TO DO >> Quote, word for word, every line starting at the line that contains "What build123d script" and ending with the last line of the records; include both of these lines and no others.

* begin SUPPLIED ENTRIES *

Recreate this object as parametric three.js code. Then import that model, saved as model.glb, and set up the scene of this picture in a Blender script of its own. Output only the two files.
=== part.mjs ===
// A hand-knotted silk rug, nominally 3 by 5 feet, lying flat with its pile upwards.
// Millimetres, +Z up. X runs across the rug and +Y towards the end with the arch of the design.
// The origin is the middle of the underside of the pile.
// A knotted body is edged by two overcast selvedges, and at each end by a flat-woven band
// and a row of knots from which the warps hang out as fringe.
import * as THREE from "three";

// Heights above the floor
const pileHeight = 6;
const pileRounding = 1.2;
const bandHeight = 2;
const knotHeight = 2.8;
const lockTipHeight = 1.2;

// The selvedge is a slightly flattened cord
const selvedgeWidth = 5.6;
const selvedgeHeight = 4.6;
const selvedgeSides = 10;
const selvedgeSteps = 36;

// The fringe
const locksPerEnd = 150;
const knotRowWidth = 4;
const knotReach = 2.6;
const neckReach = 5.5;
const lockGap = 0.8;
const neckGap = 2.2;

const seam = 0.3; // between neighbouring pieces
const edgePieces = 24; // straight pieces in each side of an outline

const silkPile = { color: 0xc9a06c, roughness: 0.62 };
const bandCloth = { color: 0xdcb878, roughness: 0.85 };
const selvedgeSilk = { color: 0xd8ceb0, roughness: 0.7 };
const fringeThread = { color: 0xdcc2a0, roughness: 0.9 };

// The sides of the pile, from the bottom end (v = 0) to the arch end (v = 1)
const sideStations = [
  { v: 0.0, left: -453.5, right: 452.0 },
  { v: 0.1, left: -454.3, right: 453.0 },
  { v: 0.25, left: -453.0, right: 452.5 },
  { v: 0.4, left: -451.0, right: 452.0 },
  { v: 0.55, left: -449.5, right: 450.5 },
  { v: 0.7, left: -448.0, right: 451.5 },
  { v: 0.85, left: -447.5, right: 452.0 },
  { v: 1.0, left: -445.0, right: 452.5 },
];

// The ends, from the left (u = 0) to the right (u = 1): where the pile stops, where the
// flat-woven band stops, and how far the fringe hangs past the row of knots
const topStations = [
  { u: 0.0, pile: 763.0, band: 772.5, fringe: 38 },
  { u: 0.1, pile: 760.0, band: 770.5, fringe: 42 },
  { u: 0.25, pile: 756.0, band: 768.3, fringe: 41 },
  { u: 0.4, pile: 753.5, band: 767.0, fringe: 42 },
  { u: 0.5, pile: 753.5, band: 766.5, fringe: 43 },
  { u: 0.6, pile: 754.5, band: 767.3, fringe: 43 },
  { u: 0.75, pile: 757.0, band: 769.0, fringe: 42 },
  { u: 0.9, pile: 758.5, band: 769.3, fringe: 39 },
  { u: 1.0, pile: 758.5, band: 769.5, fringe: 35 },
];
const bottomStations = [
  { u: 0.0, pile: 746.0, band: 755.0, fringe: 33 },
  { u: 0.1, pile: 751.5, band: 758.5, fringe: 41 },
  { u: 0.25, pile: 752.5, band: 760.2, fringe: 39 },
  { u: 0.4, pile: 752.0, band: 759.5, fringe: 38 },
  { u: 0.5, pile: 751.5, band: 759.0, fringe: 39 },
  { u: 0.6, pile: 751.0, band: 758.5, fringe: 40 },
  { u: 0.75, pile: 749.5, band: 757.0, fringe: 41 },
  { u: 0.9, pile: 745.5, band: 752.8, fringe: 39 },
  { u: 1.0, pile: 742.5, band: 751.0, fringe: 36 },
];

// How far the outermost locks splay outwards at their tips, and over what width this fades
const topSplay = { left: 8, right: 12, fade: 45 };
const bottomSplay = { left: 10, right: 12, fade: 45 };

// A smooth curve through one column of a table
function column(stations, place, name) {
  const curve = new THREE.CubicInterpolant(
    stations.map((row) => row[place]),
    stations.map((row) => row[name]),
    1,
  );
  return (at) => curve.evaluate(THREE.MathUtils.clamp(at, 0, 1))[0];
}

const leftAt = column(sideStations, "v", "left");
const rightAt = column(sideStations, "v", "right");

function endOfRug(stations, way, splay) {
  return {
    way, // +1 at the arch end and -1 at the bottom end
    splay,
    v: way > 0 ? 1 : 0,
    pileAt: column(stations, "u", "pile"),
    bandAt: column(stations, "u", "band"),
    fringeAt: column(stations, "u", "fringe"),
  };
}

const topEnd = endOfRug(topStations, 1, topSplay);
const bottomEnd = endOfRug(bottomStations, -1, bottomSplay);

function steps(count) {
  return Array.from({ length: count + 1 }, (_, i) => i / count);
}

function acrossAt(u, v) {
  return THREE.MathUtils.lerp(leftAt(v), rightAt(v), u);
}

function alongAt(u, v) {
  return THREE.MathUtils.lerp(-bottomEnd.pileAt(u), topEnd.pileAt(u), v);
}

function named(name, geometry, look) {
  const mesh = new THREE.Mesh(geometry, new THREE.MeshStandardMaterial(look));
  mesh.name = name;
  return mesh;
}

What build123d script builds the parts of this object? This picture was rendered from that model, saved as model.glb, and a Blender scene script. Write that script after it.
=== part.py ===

* end SUPPLIED ENTRIES *

THE REPLY >>
What build123d script builds the parts of this object? This picture was rendered from that model, saved as model.glb, and a Blender scene script. Write that script after it.
=== part.py ===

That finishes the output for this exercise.